_What needs to be done:_ Write out the whole listing again, exactly.
*** Source excerpt ***
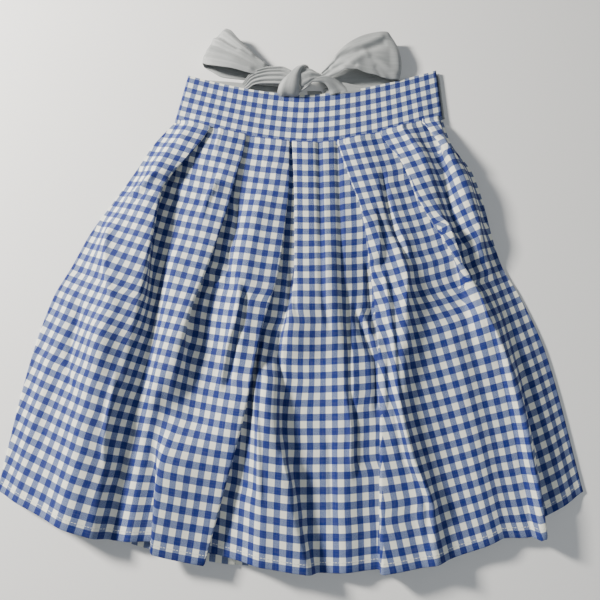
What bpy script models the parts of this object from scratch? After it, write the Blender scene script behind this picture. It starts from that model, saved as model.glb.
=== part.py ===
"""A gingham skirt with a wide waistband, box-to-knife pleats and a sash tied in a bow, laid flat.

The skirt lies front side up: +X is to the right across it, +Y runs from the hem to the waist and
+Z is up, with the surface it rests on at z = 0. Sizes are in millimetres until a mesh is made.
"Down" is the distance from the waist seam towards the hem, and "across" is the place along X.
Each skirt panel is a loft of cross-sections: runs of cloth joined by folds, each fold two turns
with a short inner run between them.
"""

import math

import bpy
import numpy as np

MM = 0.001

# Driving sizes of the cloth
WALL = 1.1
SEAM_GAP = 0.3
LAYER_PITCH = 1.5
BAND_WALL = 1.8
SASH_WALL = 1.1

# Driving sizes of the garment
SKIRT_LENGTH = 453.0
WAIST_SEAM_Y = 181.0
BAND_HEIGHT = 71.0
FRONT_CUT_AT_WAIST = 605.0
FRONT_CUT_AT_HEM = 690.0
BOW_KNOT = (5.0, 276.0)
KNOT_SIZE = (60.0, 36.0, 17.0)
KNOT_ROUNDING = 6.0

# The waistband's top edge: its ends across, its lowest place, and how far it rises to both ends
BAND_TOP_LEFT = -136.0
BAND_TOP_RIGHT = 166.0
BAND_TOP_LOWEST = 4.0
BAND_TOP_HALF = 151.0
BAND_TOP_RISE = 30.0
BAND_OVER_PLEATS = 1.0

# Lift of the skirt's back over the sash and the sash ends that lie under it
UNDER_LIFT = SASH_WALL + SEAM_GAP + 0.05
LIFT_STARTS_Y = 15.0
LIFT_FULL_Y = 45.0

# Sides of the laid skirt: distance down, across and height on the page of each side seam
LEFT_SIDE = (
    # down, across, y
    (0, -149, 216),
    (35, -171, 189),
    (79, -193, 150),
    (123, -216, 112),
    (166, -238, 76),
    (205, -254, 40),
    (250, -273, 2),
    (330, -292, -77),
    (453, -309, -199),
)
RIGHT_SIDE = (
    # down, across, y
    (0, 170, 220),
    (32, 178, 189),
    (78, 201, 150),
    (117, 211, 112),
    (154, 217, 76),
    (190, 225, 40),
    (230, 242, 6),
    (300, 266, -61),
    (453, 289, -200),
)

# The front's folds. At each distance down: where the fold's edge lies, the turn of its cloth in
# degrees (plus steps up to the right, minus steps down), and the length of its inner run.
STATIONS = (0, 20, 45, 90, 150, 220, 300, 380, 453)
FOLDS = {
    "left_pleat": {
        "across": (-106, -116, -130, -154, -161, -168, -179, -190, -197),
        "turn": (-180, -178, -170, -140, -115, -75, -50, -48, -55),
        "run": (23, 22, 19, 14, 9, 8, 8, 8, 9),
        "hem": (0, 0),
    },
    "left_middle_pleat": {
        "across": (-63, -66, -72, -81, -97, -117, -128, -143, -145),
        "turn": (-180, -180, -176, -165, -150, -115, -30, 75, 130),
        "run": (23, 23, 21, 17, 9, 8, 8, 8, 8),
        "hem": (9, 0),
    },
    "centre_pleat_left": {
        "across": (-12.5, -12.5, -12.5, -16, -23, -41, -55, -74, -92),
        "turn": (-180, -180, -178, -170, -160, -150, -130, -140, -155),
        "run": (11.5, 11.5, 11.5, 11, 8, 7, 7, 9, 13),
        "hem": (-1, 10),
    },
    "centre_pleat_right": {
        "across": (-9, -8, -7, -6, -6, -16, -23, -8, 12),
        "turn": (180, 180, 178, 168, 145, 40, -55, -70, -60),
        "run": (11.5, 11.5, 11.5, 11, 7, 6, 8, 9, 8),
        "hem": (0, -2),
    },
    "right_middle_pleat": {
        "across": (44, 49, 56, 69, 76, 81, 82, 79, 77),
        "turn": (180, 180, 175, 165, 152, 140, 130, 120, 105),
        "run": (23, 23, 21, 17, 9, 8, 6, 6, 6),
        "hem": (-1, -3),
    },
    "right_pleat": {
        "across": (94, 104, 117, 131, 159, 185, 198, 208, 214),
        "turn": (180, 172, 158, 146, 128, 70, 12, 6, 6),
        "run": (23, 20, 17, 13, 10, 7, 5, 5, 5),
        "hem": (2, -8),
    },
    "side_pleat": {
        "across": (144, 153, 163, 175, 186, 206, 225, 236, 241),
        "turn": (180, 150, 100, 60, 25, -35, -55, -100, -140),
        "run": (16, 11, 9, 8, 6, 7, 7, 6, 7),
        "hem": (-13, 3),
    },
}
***
_Completed task:_
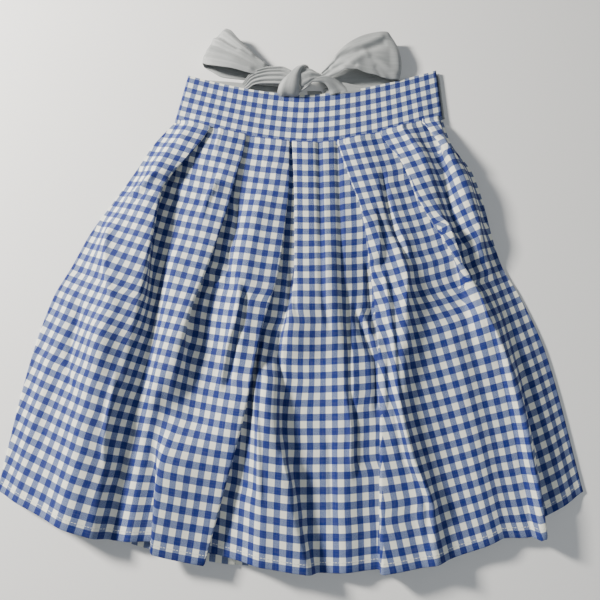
What bpy script models the parts of this object from scratch? After it, write the Blender scene script behind this picture. It starts from that model, saved as model.glb.
=== part.py ===
"""A gingham skirt with a wide waistband, box-to-knife pleats and a sash tied in a bow, laid flat.

The skirt lies front side up: +X is to the right across it, +Y runs from the hem to the waist and
+Z is up, with the surface it rests on at z = 0. Sizes are in millimetres until a mesh is made.
"Down" is the distance from the waist seam towards the hem, and "across" is the place along X.
Each skirt panel is a loft of cross-sections: runs of cloth joined by folds, each fold two turns
with a short inner run between them.
"""

import math

import bpy
import numpy as np

MM = 0.001

# Driving sizes of the cloth
WALL = 1.1
SEAM_GAP = 0.3
LAYER_PITCH = 1.5
BAND_WALL = 1.8
SASH_WALL = 1.1

# Driving sizes of the garment
SKIRT_LENGTH = 453.0
WAIST_SEAM_Y = 181.0
BAND_HEIGHT = 71.0
FRONT_CUT_AT_WAIST = 605.0
FRONT_CUT_AT_HEM = 690.0
BOW_KNOT = (5.0, 276.0)
KNOT_SIZE = (60.0, 36.0, 17.0)
KNOT_ROUNDING = 6.0

# The waistband's top edge: its ends across, its lowest place, and how far it rises to both ends
BAND_TOP_LEFT = -136.0
BAND_TOP_RIGHT = 166.0
BAND_TOP_LOWEST = 4.0
BAND_TOP_HALF = 151.0
BAND_TOP_RISE = 30.0
BAND_OVER_PLEATS = 1.0

# Lift of the skirt's back over the sash and the sash ends that lie under it
UNDER_LIFT = SASH_WALL + SEAM_GAP + 0.05
LIFT_STARTS_Y = 15.0
LIFT_FULL_Y = 45.0

# Sides of the laid skirt: distance down, across and height on the page of each side seam
LEFT_SIDE = (
    # down, across, y
    (0, -149, 216),
    (35, -171, 189),
    (79, -193, 150),
    (123, -216, 112),
    (166, -238, 76),
    (205, -254, 40),
    (250, -273, 2),
    (330, -292, -77),
    (453, -309, -199),
)
RIGHT_SIDE = (
    # down, across, y
    (0, 170, 220),
    (32, 178, 189),
    (78, 201, 150),
    (117, 211, 112),
    (154, 217, 76),
    (190, 225, 40),
    (230, 242, 6),
    (300, 266, -61),
    (453, 289, -200),
)

# The front's folds. At each distance down: where the fold's edge lies, the turn of its cloth in
# degrees (plus steps up to the right, minus steps down), and the length of its inner run.
STATIONS = (0, 20, 45, 90, 150, 220, 300, 380, 453)
FOLDS = {
    "left_pleat": {
        "across": (-106, -116, -130, -154, -161, -168, -179, -190, -197),
        "turn": (-180, -178, -170, -140, -115, -75, -50, -48, -55),
        "run": (23, 22, 19, 14, 9, 8, 8, 8, 9),
        "hem": (0, 0),
    },
    "left_middle_pleat": {
        "across": (-63, -66, -72, -81, -97, -117, -128, -143, -145),
        "turn": (-180, -180, -176, -165, -150, -115, -30, 75, 130),
        "run": (23, 23, 21, 17, 9, 8, 8, 8, 8),
        "hem": (9, 0),
    },
    "centre_pleat_left": {
        "across": (-12.5, -12.5, -12.5, -16, -23, -41, -55, -74, -92),
        "turn": (-180, -180, -178, -170, -160, -150, -130, -140, -155),
        "run": (11.5, 11.5, 11.5, 11, 8, 7, 7, 9, 13),
        "hem": (-1, 10),
    },
    "centre_pleat_right": {
        "across": (-9, -8, -7, -6, -6, -16, -23, -8, 12),
        "turn": (180, 180, 178, 168, 145, 40, -55, -70, -60),
        "run": (11.5, 11.5, 11.5, 11, 7, 6, 8, 9, 8),
        "hem": (0, -2),
    },
    "right_middle_pleat": {
        "across": (44, 49, 56, 69, 76, 81, 82, 79, 77),
        "turn": (180, 180, 175, 165, 152, 140, 130, 120, 105),
        "run": (23, 23, 21, 17, 9, 8, 6, 6, 6),
        "hem": (-1, -3),
    },
    "right_pleat": {
        "across": (94, 104, 117, 131, 159, 185, 198, 208, 214),
        "turn": (180, 172, 158, 146, 128, 70, 12, 6, 6),
        "run": (23, 20, 17, 13, 10, 7, 5, 5, 5),
        "hem": (2, -8),
    },
    "side_pleat": {
        "across": (144, 153, 163, 175, 186, 206, 225, 236, 241),
        "turn": (180, 150, 100, 60, 25, -35, -55, -100, -140),
        "run": (16, 11, 9, 8, 6, 7, 7, 6, 7),
        "hem": (-13, 3),
    },
}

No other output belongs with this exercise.